• GIVEN REQUEST: Using the listing below, extract each line that has the word "empty" in it.

-------- PROVIDED DATA --------

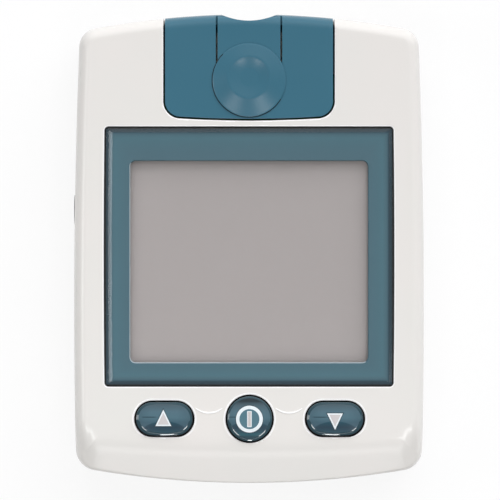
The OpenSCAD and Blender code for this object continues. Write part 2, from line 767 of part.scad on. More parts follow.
module lcd_holder() {
    side = 1.1;
    rail = 0.8;
    pin_r = 0.7;
    outer = [glass_w / 2 + side, glass_l / 2 + side];
    ledge = strip_w + 0.8;
    color("#f2f1ec") translate([0, display_y, 0]) {
        difference() {
            box([-outer[0], outer[0]], [-outer[1], outer[1]], [board_top + eps, face_under - fit]);
            box([-glass_w / 2 - fit, glass_w / 2 + fit], [-glass_l / 2 - fit, glass_l / 2 + fit],
                [board_top - cut, face_z]);
        }
        // rails that keep the rubber strips upright, clear of the rear glass
        for (end = [-1, 1]) translate([0, end * (glass_l / 2 - strip_w - 0.4 - rail / 2), 0])
            box([-glass_w / 2 - side / 2, glass_w / 2 + side / 2], [-rail / 2, rail / 2],
                [board_top + eps, glass_z - glass_t - fit]);
        for (x = [-1, 1]) for (y = [-1, 1])
            translate([x * (outer[0] - side / 2), y * (outer[1] - 6), board_z + fit])
                cylinder(r = pin_r, h = board_t + 0.6);
    }
}

module lcd_strip(end) {
    color("#8f8f94") translate([0, display_y + end * (glass_l / 2 - strip_w / 2 - fit), 0])
        box([-glass_w / 2 + 1, glass_w / 2 - 1], [-strip_w / 2 + fit, strip_w / 2 - fit], [board_top, glass_z]);
}

module lcd_strip_upper() {
    lcd_strip(1);
}

module lcd_strip_lower() {
    lcd_strip(-1);
}

// Board ---------------------------------------------------------------------

module board_plan() {
    difference() {
        union() {
            translate([-board_half_w, board_step_y]) square([2 * board_half_w, board_top_y - board_step_y]);
            translate([-board_low_w / 2, board_low_y]) square([board_low_w, board_step_y - board_low_y + 1]);
            translate([-board_tab_w / 2, board_top_y - 1]) square([board_tab_w, board_tab_y - board_top_y + 1]);
        }
        for (p = board_screw_places) translate(p) circle(r = board_screw_r + 0.25);
        for (x = [-1, 1]) for (y = [-1, 1])
            translate([x * (glass_w / 2 + 0.55), display_y + y * (glass_l / 2 + 1.1 - 6)]) circle(r = 0.7 + fit);
    }
}

module main_board() {
    color("#1f6b3a") translate([0, 0, board_z]) linear_extrude(board_t) board_plan();
}

// Components under the board: controller with its pins, memory, crystal can and two capacitors
module board_chips() {
    chip_w = 12;
    chip_h = 1.55;
    pin_w = 0.35;
    pin_pitch = 1;
    pins = 10;
    memory = [5, 4, 1.5];
    crystal = [8, 3, 2.6];
    capacitor_r = 2;
    capacitor_h = 4;
    color("#26272a") {
        translate([1, jack_y - 2, 0]) {
            box([-chip_w / 2, chip_w / 2], [-chip_w / 2, chip_w / 2], [board_z - 0.15 - chip_h, board_z - 0.15]);
            for (turn = [0 : 90 : 270]) rotate([0, 0, turn]) for (i = [0 : pins - 1])
                translate([0, (i - (pins - 1) / 2) * pin_pitch, 0])
                    box([chip_w / 2 - 0.1, chip_w / 2 + 1], [-pin_w / 2, pin_w / 2], [board_z - 0.6, board_z - eps]);
        }
        for (c = [[[-14.5, jack_y + 13], memory], [[0, jack_y + 14.5], crystal]])
            translate([c[0][0], c[0][1], board_z - eps - c[1][2] / 2]) cube(c[1], center = true);
        for (x = [12, 17]) translate([x, jack_y - 12, board_z - capacitor_h])
            cylinder(r = capacitor_r, h = capacitor_h - eps);
    }
}

module board_screws() {
    color("silver") for (p = board_screw_places) translate([p[0], p[1], 0]) {
        translate([0, 0, board_z - board_head_h - eps]) cylinder(r = board_head_r, h = board_head_h);
        translate([0, 0, board_z - 0.2]) cylinder(r = board_screw_r, h = face_under - 1 - board_z);
    }
}

module buzzer() {
    color("#2b2b2e") translate([19, jack_y + 7, board_z - 3 - eps]) rotate_extrude()
        polygon([[1, 0], [5.4, 0], [6, 0.5], [6, 3], [0, 3], [0, 1.2], [1, 1.2]]);
}

module data_jack() {
    side_x = body_w / 2 - pow(jack_y + waist_drop, 2) / (2 * side_arc_r);
    nose_x = -side_x - jack_proud;
    body_x = -side_x + wall + 0.2;
    body_l_in = jack_depth + 1.2 - (body_x - nose_x);
    body_half = 3.1;
    color("#1f2224") difference() {
        union() {
            translate([nose_x, jack_y, jack_z]) rotate([0, 90, 0]) rotate_extrude()
                polygon([[0, 0], [jack_collar_d / 2 - 0.3, 0], [jack_collar_d / 2, 0.3],
                    [jack_collar_d / 2, body_x - nose_x + eps], [0, body_x - nose_x + eps]]);
            box([body_x, body_x + body_l_in], [jack_y - body_half, jack_y + body_half],
                [board_z - jack_h, board_z - eps]);
        }
        translate([nose_x - eps, jack_y, jack_z]) rotate([0, 90, 0]) cylinder(d = jack_bore_d, h = jack_depth);
    }
}

module strip_connector() {
    roof = 0.45;
    lane_w = 0.9;
    color("#e9e6dc") difference() {
        box([-connector_w / 2, connector_w / 2], [connector_y, connector_end_y], [board_top + eps, connector_top]);
        box([-slot_w / 2 - 0.1, slot_w / 2 + 0.1], [connector_y + 0.4, connector_end_y + cut],
            [slot_z - slot_h / 2, slot_z + slot_h / 2]);
        // way for the ejector's finger, then one lane for each contact
        box([-pusher_w / 2 - float_gap, pusher_w / 2 + float_gap],
            [pusher_y - float_gap, pusher_y + pusher_t + ejector_travel + float_gap],
            [slot_z - slot_h / 2 - 0.05, connector_top + cut]);
        for (i = [0 : contact_count - 1]) translate([(i - (contact_count - 1) / 2) * contact_pitch, 0, 0])
            box([-lane_w / 2, lane_w / 2], [connector_y + 6.2, connector_end_y - 1.6],
                [slot_z - cut, connector_top + cut]);
    }
}

// Sprung leaves in the connector's lanes
module strip_contacts() {
    leaf_w = 0.6;
    leaf_t = 0.15;
    start_y = connector_y + 6.4;
    end_y = connector_end_y - 2;
    mid_y = (start_y + end_y) / 2;
    high_z = connector_top - 0.3;
    low_z = slot_z - slot_h / 2 + 0.25;
    color("#c8a24a") for (i = [0 : contact_count - 1])
        translate([(i - (contact_count - 1) / 2) * contact_pitch, 0, 0]) rotate([90, 0, 90])
            linear_extrude(height = leaf_w, center = true)
                polygon([[start_y, high_z], [start_y + 1, high_z], [mid_y, low_z], [end_y, high_z],
                    [end_y, high_z + leaf_t], [mid_y, low_z + leaf_t], [start_y + 1, high_z + leaf_t],
                    [start_y, high_z + leaf_t]]);
}

// Keys ----------------------------------------------------------------------

// Crowned cap with a bevelled rim and a retaining flange, open below for the mat's boot
module key(straight, r) {
    crown_z = face_z + key_h;
    rim_z = face_z + key_h * 0.45;
    color("#2f5a6e") difference() {
        union() {
            racetrack_sweep(straight)
                polygon([[0, key_under], [r + key_flange, key_under], [r + key_flange, face_under - float_gap],
                    [r, face_under - float_gap], [r, rim_z - 0.35], [r - 0.1, rim_z - 0.1], [r - 0.45, rim_z],
                    for (i = [1 : 6]) let (t = i / 6) [(r - 0.45) * (1 - t), rim_z + (crown_z - rim_z) * sin(90 * t)]]);
        }
        translate([0, 0, key_under - cut]) linear_extrude(cut + key_hollow) racetrack(straight, r - 1.6);
    }
}

module side_key(side) {
    translate([side * key_pitch, keys_y, 0]) key(key_w - key_l, key_l / 2);
}

module up_key() {
    side_key(-1);
}

module down_key() {
    side_key(1);
}

module power_key() {
    translate([0, keys_y, 0]) key(0, power_d / 2);
}

module keypad_mat() {
    plunger_top = key_under + key_hollow - boot_gap;
    color("#c9c7c2") difference() {
        union() {
            box([-key_pitch - key_w / 2 - 1.4, key_pitch + key_w / 2 + 1.4],
                [keys_y - 4.2, keys_y + 4.2], [board_top + eps, board_top + mat_t]);
            for (k = key_places) translate([k[0], keys_y, 0]) {
                translate([0, 0, board_top + mat_t - eps]) cylinder(r1 = 3, r2 = 2, h = boot_top - board_top - mat_t);
                translate([0, 0, boot_top - 0.6]) cylinder(r = 1.4, h = plunger_top - boot_top + 0.6);
            }
        }
        for (k = key_places) translate([k[0], keys_y, board_top - cut])
            cylinder(r = 2.2, h = cut + key_travel + pill_t);
    }
}

// Pills in the roofs of the boots, one key travel above the board
module contact_pills() {
    color("#1b1b1b") for (k = key_places)
        translate([k[0], keys_y, board_top + key_travel]) cylinder(r = 1.6, h = pill_t - eps);
}

// Batteries -----------------------------------------------------------------

// Cell along +X with its nub at the far end, centred on its length
module cell() {
    nub_h = 0.9;
    nub_r = 1.9;
    edge = 0.5;
    r = cell_d / 2;
    rotate([0, 90, 0]) translate([0, 0, -cell_l / 2]) rotate_extrude()
        polygon([[0, 0.15], [r - 1.4, 0.15], [r - 1.2, 0], [r - edge, 0], [r, edge], [r, cell_l - nub_h - edge],
            [r - edge, cell_l - nub_h], [nub_r, cell_l - nub_h], [nub_r, cell_l - 0.2], [nub_r - 0.2, cell_l],
            [0, cell_l]]);
}

module battery_cell_upper() {
    color("#c7c9cc") translate([cell_shift, cell_upper_y, cell_z]) cell();
}

module battery_cell_lower() {
    color("#c7c9cc") translate([-cell_shift, cell_lower_y, cell_z]) rotate([0, 0, 180]) cell();
}

// One cell's contact plate against the end wall on the +X side, with its solder tail
module contact_plate() {
    translate([bay_l / 2 - contact_t / 2 - eps, 0, cell_z]) {
        cube([contact_t, 8.4, 6.8], center = true);
        translate([0, 0, (board_z - 2 * fit - cell_z) / 2]) cube([contact_t, 2, board_z - 2 * fit - cell_z], center = true);
    }
}

module plus_contact() {
    dimple = plate_room - contact_t - 0.1;
    contact_plate();
    translate([bay_l / 2 - contact_t - dimple, 0, cell_z]) rotate([0, 90, 0])
        cylinder(r1 = 1.2, r2 = 2, h = dimple + eps);
}

module minus_contact() {
    contact_plate();
    translate([bay_l / 2 - contact_t - (spring_room - contact_t - 0.1), 0, cell_z]) rotate([0, 90, 0])
        coil(2.2, 3.3, spring_room - contact_t - 0.05, 3, 0.5, 6, 16);
}

module battery_bridge() {
    color("silver") {
        translate([0, cell_upper_y, 0]) plus_contact();
        translate([0, cell_lower_y, 0]) minus_contact();
        translate([bay_l / 2 - contact_t / 2 - eps, (cell_upper_y + cell_lower_y) / 2, cell_z])
            cube([contact_t, cell_pitch - 8, 5], center = true);
    }
}

module battery_plus_plate() {
    color("silver") translate([0, cell_lower_y, 0]) mirror([1, 0, 0]) plus_contact();
}

module battery_minus_spring() {
    color("silver") translate([0, cell_upper_y, 0]) mirror([1, 0, 0]) minus_contact();
}

// Screws --------------------------------------------------------------------

module case_screws() {
    color("silver") for (p = case_screw_places) translate([p[0], p[1], 0]) difference() {
        union() {
            translate([0, 0, screw_recess - screw_head_h - eps]) rotate_extrude()
                polygon([[0, 0], [screw_head_d / 2 - 0.4, 0], [screw_head_d / 2, 0.4],
                    [screw_head_d / 2, screw_head_h], [0, screw_head_h]]);
            translate([0, 0, screw_recess - 0.2]) cylinder(d = screw_d, h = screw_tip_z - screw_recess + 0.2);
        }
        for (turn = [0, 90]) rotate([0, 0, turn])
            translate([0, 0, screw_recess - screw_head_h]) cube([2, 0.45, 1.2], center = true);
    }
}

front_cover();
rear_cover();
battery_door();
port_bezel();
ejector_button();
ejector_carrier();
ejector_spring();
display_window();
window_tape();
lcd_panel();
lcd_holder();
lcd_strip_upper();
lcd_strip_lower();
main_board();
board_chips();
board_screws();
buzzer();
data_jack();
strip_connector();
strip_contacts();
up_key();
power_key();
down_key();
keypad_mat();
contact_pills();
battery_cell_upper();
battery_cell_lower();
battery_bridge();
battery_plus_plate();
battery_minus_spring();
case_screws();
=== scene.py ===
# %% [markdown]
# # A hand-held blood glucose meter
#
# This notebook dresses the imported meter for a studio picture. The display half of the casing, the
# port bezel, the ejector, the window and the keys are built here as smooth surfaces from the same
# numbers as the construction, because those are what the eye and the light rest on. Everything inside
# keeps its own mesh and gets a finish. Lengths are written in millimetres and turned to metres once.

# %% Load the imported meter
import json
import math

import bmesh
import bpy
import numpy as np
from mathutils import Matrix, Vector


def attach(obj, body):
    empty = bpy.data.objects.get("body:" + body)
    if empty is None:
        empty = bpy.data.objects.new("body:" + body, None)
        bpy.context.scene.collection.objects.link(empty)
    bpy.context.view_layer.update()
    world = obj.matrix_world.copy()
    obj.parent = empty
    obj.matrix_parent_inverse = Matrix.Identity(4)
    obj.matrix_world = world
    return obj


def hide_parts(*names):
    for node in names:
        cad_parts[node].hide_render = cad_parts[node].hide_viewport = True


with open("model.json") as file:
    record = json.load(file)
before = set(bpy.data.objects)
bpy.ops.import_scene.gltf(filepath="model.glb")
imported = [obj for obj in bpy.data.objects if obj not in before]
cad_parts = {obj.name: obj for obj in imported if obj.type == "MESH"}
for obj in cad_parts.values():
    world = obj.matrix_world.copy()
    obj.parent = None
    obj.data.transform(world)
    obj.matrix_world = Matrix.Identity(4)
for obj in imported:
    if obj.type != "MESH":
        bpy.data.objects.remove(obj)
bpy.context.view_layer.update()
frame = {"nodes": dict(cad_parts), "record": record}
nodes = frame["nodes"]

# %% [markdown]
# ## The numbers
#
# The meter lies on its back, with the display looking along +Z and the strip port at +Y. These are
# the sizes of the construction. The heights name the surfaces from the back up. Only the key row
# is drawn a little differently: 0.12 mm further to +X, with caps trimmed by 0.1 mm and 0.23 mm.

# %% Sizes in millimetres
MM = 0.001
BODY_W, BODY_L = 66.0, 88.4
TOP_Y, BOTTOM_Y = BODY_L / 2, -BODY_L / 2
SIDE_R, WAIST_DROP = 1250.0, 11.0
TOP_R, BOTTOM_R = 160.0, 178.0
TOP_CORNER_R, BOTTOM_CORNER_R = 3.6, 4.1
PART_Z, SEAM = 11.05, 0.15
FACE_UNDER, FACE_Z = 18.95, 20.95
ROLL_W, ROLL_H = 2.2, 3.2
CHIN_L, CHIN_ANGLE, CHIN_R = 6.9, math.radians(20), 360.0
CHIN_Y = BOTTOM_Y + CHIN_L
WALL, LIP_H, LIP_T = 2.0, 1.0, 0.95

WINDOW_W, WINDOW_L, WINDOW_Y = 54.3, 48.6, -1.5
POCKET_Z, WINDOW_TOP_Z = 19.95, 21.4
BEVEL_SIDE_W, BEVEL_END_W, BEVEL_H, WINDOW_PLAY = 1.35, 0.95, 0.5, 0.12
DISPLAY_Y = -2.45
VIEW_W, VIEW_L, VIEW_R = 44.7, 37.9, 1.05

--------

• WORKED SOLUTION:
    empty = bpy.data.objects.get("body:" + body)
    if empty is None:
        empty = bpy.data.objects.new("body:" + body, None)
        bpy.context.scene.collection.objects.link(empty)
    obj.parent = empty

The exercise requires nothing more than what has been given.